The disavowed team finds itself on the move again in the face of global thermalnuclear war.

What They Say:
Blamed for a terrorist attack on the Kremlin, Ethan Hunt (Tom Cruise) and the entire IMF agency are disavowed by the U.S. government, while the president initiates the Ghost Protocol. Forced to go “off the grid” — left without resources or backup — Hunt must somehow clear the agency’s name and prevent another attack. Complicating matters even more, Ethan must undertake the impossible mission with a group of fellow IMF fugitives whose actual motives are suspect.

The Review:
Content: (please note that content portions of a review may contain spoilers)
Fifteen years after the TV series made the leap to the big screen, the fourth installment has hit and it’s definitely an interesting approach to the whole franchise. One that fits but at the same time feels a little old school in a classic sort of way. Directed by Brad Bird, marking his debut as a big picture live action director after wowing me for years with his work on Iron Giant, The Incredibles and Ratatoulle, Mission: Impossible – Ghost Protocol brings back the concept in good form after outings from Brian DePalma, John Woo and J.J. Abrams. I’ve had an off relationship with the franchise over the course of its run where it never felt like it truly clicked right, though I enjoyed the John Woo entry the most simply because of its style. Having long enjoyed Tom Cruise, the franchise fits his usual style of being the lone man out on a mission, albeit with some solid support.

This entry follows up the previous one a bit in the whole relationship department when it comes to his wife, which is an interesting subplot, but mostly it deals with the mission at hand which is a big picture kind of approach. The central idea of the film has Ethan Hunt returning for a mission at the Kremlin after being rescued out of a Russian prison where he’d been essentially hiding out for awhile under another name. The lead-in story is made up of a couple of decent short-form pieces, such as the prison break and then the infiltration into the Kremlin itself, and it works well to introduce the basics of the team that forms around Ethan to deal with it. What it all leads into though is the larger story that puts the team on the outside as the Kremlin suffers under a terrorism attack while they’re in there, they get blamed and the IMF is shutdown. It’s a solid setup, but it’s what the story does from there that feels off.

In a way, the larger theme of it is one that feels like it was more appropriate for the 80’s rather than 2011, but it also works. While it doesn’t get a lot of attention, nuclear codes and terrorism is a big part of politics in the world today but it gets lost in the more flashy elements of world news. Focusing on a man whose beliefs turn to the idea that a natural winnowing of the species,believing that the race would be stronger after leveling the playing field. I rather liked the idea of the educated but off and kind of crazy villain who comes from a games theory background for the military taken to an extreme. That you don’t see more people in that area really starting to think about how to make it a reality, to see the truth in it, is kind of amusing in its own right, but it’s like the idea that you don’t really see more people dress up like Batman either and take to the streets to dole out justice.

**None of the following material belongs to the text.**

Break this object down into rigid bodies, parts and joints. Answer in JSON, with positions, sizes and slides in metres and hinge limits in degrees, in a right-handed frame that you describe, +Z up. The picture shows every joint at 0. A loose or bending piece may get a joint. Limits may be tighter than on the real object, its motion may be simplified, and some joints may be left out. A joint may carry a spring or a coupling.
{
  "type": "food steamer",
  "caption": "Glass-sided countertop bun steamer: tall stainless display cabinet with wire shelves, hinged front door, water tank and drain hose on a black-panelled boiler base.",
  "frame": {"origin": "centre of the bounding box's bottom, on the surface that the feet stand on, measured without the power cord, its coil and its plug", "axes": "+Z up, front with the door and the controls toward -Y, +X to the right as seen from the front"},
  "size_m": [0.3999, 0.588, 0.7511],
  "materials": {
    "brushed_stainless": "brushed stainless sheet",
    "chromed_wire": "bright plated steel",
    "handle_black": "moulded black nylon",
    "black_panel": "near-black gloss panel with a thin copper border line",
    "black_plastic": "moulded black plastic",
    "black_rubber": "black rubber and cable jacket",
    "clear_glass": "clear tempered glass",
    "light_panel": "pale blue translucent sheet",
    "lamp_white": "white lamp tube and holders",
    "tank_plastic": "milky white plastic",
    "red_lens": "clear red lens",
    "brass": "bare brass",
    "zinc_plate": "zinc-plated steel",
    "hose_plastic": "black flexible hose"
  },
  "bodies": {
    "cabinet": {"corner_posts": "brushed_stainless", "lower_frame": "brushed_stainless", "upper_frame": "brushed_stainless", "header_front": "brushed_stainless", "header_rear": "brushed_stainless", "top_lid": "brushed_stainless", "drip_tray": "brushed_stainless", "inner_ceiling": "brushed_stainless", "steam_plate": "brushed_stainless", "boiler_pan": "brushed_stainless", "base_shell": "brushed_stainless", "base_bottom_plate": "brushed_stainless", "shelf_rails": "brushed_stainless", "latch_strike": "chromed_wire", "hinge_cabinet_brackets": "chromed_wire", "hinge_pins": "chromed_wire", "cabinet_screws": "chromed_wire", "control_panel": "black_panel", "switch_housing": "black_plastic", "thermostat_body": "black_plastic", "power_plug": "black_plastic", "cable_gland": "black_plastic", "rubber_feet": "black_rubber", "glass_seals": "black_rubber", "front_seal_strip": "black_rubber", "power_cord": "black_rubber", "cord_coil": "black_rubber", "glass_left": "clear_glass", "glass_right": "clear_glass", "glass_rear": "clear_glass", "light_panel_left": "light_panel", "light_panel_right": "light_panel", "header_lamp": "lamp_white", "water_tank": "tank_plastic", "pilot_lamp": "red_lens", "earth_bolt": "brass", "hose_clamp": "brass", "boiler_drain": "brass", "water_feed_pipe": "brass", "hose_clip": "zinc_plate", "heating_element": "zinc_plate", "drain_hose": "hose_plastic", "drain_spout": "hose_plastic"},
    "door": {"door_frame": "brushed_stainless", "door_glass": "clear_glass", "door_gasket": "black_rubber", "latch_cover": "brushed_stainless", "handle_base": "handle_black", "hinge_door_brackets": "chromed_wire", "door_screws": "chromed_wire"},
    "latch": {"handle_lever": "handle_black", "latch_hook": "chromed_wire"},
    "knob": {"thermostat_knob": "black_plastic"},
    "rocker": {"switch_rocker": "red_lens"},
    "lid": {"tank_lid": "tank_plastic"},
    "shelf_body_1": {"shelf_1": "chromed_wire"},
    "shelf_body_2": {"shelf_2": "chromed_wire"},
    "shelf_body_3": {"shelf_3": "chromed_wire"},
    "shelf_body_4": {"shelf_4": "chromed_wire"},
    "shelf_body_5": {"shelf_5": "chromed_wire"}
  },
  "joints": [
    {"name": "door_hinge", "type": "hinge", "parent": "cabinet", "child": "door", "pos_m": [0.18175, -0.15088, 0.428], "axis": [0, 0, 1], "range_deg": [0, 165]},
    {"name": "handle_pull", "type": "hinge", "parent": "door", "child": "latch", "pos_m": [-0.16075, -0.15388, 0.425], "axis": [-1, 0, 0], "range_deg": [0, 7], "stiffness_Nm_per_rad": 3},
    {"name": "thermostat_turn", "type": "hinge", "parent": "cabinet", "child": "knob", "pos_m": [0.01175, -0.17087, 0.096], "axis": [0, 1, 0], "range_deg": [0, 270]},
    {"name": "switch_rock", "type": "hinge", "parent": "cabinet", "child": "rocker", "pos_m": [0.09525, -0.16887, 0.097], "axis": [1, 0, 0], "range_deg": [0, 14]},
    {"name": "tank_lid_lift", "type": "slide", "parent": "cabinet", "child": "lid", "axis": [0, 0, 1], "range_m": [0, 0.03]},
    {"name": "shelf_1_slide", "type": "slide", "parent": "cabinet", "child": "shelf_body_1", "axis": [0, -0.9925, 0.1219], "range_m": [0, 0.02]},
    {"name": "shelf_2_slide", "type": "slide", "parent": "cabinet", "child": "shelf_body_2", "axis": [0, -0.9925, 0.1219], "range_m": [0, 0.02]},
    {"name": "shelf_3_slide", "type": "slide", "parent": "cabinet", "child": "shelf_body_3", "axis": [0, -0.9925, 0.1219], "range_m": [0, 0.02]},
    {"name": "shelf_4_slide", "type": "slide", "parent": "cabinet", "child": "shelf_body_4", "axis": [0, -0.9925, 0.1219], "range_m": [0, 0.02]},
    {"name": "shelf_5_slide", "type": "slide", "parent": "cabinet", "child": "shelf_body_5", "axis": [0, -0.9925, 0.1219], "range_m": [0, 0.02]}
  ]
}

The feature does what we’ve seen before and puts the team hot on the villain’s trail quickly and they have quite a few complications along the way to deal with in some big set pieces. Mission: Impossible doesn’t really stray from its design as we’ve seen from past installments, though I think it blends the styles of the past three into this one rather well while never truly having its own unique feel, and it hits a lot of good notes. The feature has some good, small bits to it that were really fun to watch, such as the Kremlin incursion as well as the prison breakout at the start. But it’s the big fun that really wows here, especially when it shifts to Dubai. The massive hotel tower sequence has its tension, both in the exterior action sequences and the more drama filled moments, but also the whole sandstorm sequence that follows. The number of people in the audience that gasped and got tense during the scaling of the hotel building was almost comical, but it just showed how well it went over for people.

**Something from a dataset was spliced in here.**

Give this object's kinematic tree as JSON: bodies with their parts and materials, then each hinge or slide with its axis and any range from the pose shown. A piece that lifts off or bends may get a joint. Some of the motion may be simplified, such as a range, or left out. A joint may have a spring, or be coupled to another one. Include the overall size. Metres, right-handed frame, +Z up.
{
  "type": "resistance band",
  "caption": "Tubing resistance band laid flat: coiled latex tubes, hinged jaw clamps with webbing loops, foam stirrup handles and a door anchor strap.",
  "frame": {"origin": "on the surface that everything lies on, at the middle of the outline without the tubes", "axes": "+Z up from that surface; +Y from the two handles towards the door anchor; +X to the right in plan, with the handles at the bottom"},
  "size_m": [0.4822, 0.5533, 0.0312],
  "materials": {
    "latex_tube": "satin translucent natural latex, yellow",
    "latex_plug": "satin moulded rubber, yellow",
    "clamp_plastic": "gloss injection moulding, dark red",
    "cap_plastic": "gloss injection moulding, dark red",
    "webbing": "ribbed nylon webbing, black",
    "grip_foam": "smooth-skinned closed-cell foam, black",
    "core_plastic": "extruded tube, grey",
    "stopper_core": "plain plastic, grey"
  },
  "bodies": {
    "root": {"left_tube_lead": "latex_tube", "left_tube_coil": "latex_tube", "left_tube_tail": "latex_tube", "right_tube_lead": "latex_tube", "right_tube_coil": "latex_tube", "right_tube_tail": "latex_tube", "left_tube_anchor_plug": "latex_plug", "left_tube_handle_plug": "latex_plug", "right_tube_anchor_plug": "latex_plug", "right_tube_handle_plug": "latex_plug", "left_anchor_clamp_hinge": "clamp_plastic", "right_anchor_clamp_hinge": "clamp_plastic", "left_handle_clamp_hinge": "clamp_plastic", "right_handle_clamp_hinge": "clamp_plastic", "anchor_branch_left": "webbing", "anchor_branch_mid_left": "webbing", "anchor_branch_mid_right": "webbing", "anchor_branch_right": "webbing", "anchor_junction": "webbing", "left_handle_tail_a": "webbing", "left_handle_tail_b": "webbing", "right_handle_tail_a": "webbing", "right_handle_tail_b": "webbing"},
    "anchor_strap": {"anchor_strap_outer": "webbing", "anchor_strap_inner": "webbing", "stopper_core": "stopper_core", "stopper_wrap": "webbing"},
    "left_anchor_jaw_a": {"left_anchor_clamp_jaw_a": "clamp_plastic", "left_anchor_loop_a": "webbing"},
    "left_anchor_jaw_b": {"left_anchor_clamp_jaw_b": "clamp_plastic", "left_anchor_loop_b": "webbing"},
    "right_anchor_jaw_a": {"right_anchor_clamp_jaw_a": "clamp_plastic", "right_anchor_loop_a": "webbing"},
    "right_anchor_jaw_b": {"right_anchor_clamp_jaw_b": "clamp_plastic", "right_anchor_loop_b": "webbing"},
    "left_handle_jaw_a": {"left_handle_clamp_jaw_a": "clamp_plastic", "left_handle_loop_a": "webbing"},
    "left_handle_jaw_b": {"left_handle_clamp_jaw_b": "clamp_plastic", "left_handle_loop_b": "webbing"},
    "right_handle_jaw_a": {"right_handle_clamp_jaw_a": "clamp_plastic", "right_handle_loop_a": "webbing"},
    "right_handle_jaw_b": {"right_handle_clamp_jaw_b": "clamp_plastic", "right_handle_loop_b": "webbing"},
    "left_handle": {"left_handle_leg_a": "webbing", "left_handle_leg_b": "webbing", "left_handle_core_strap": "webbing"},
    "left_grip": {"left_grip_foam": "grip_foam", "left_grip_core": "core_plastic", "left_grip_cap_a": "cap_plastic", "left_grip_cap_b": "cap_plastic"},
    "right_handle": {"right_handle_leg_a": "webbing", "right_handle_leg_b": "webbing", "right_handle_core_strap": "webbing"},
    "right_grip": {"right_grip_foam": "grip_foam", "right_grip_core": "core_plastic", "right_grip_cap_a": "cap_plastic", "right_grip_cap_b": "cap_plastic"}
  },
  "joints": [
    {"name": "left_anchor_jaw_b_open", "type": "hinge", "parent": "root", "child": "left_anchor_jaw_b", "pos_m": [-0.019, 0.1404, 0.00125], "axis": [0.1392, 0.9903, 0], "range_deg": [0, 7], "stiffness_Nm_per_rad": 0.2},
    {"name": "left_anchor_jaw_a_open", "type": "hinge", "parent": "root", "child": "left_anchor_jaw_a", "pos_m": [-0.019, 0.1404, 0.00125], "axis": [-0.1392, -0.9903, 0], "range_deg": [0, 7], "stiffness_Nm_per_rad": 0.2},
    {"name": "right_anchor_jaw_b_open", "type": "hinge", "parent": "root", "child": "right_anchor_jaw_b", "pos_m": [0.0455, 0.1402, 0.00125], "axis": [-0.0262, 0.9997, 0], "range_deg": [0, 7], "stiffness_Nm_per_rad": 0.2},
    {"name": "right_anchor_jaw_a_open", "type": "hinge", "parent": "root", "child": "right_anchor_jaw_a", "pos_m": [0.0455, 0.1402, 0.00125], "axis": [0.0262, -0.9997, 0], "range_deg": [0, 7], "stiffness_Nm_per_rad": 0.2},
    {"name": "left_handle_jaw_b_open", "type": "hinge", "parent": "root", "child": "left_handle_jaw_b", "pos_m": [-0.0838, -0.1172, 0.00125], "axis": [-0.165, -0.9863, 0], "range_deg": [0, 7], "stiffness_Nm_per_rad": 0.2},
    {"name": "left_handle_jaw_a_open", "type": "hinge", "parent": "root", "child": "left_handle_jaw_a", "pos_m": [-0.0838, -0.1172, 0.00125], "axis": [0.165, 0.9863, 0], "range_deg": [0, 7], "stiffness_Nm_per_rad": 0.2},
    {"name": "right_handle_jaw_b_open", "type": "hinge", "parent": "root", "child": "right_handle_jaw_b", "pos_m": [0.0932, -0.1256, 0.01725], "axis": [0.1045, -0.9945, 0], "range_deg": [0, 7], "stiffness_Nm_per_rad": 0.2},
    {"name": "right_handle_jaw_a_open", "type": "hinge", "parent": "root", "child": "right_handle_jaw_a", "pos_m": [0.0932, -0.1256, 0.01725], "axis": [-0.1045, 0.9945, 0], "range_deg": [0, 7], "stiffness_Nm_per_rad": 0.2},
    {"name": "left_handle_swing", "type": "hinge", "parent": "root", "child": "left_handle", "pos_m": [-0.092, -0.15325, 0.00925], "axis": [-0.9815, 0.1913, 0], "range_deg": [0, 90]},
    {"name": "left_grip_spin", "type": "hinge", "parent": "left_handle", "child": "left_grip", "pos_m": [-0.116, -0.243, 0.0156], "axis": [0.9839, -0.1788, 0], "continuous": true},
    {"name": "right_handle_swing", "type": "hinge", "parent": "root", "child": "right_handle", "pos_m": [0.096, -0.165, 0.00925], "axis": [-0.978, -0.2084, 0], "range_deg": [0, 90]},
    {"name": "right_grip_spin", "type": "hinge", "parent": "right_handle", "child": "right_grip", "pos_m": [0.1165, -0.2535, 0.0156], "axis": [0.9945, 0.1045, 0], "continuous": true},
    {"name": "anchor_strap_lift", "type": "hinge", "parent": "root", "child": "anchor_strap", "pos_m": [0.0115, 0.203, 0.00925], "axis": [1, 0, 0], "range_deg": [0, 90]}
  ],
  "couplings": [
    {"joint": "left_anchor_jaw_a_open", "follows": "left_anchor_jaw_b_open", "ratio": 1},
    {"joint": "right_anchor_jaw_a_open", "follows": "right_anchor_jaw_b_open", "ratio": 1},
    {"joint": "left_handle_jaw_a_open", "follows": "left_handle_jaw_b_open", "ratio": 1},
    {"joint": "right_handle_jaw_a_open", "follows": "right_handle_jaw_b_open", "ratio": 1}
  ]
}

While Tom Cruise is pretty much a given in the role, the support team worked pretty well and didn’t feel as stereotyped as the support team did in previous movies. Simon Pegg is a lot of fun as the field agent who never thought he’d be one as he brings in some good humor without being the comedian of the team. It’s nervous humor, gallows humor in some ways, and it clicks well. He plays off against Paula Patton well as the female operative group that has a personal grudge mixed into events that unfold which gives her a bit of a different edge than the others who are all primarily mission focused. The one that left me feeling a bit off within the cast though was Jeremy Renner. I’ve liked Renner for awhile but I can’t quite get a handle on him in some of his roles and this one is a bit complicated since it ties to Ethan’s past, which takes awhile to come out and is never fully explored in a way that feels meaningful. His inclusion has you knowing that he’s not what he seems from the start and that keeps you feeling odd about him, wondering when the truth will kick in and then being a bit underwhelmed by the truth when it does come out.

In Summary:
The fourth installment of the Mission: Impossible franchise hits rather well and I think it does a whole lot right. Brad Bird has a solid hand in directing the feature where it moves across the set pieces and ties it together well. It does make some leaps at times that while they don’t feel off don’t come across as tight as it could be, but it works the franchise as it has in the previous installments and that works well. With the feature keeping to its international flavor, putting the team out of the IMF fold for all of it and working with a more toned down and less high-tech piece for a lot of it, Ghost Protocol keeps things in a little more rough and tumble where it doesn’t have the polished and ultra professional feel that past missions have. I liked the movie, it moved well and I had fun with the big pieces, but it also feels a little old school with its overall storyline and not as clearly defined as it could be, especially for people coming into the series at this stage (you know, younger audiences) that may not have seen the previous ones. It’s a solid entry, one that will do well, but it’s not one I see myself checking out again.